On the seventh of October, 1492, the true record that Columbus was keeping showed that he had sailed twenty-seven hundred miles from the Canaries; the false record that the sailors saw said they had sailed twenty- two hundred miles. Had Columbus kept straight on, he would have landed very soon upon the coast of Florida or South Carolina, and would really have discovered the mainland of America. But Captain Alonso Pinzon saw what looked like a flock of parrots flying south. This made him think the land lay that way; so he begged the Admiral to change his course to the southward as he was sure there was no land to the west. Against his will, Columbus at last consented, and turning to the southwest headed for Cuba.
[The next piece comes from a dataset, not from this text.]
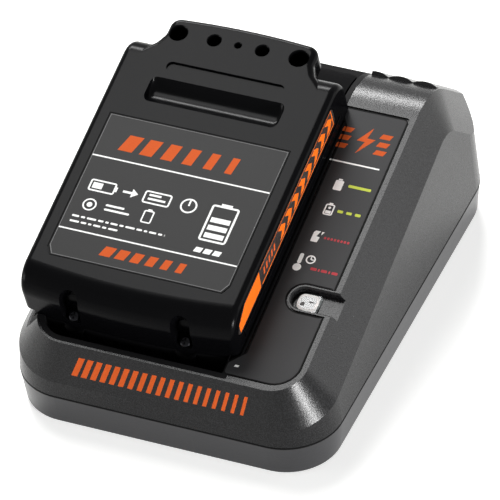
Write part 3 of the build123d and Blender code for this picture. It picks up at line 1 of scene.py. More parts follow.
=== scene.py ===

But he thought he was steering for Cathay. The islands of Japan, were, he thought, only a few leagues away to the west. They were really, as you know, away across the United States and then across the Pacific Ocean, thousands of miles farther west than Columbus could sail. But according to his reckoning he hoped within a day or two to see the cities and palaces of this wonderful land.

When they sailed from the Canaries a reward had been offered to whomsoever should first see land. This reward was to be a silken jacket and nearly five hundred dollars in money; so all the sailors were on the watch.

At about ten o'clock on the evening of the eleventh of October, Columbus, standing on the high raised stern of the Santa Maria, saw a moving light, as if some one on the shore were running with a flaming torch. At two o'clock the next morning--Friday, the twelfth of October, 1492 the sharp eyes of a watchful sailor on the Pinta (his name was Rodrigo de Triana) caught sight of a long low coastline not far away. He raised the joyful shout Land, ho! The ships ran in as near to the shore as they dared, and just ten weeks after the anchors had been hauled up in Palos Harbor they were dropped overboard, and the hips of Columbus were anchored in the waters of a new world.

Where was it? What was it? Was it Cathay? Columbus was sure that it was. He was certain that the morning sun would shine for him upon the marble towers and golden roofs of the wonderful city of the kings of Cathay.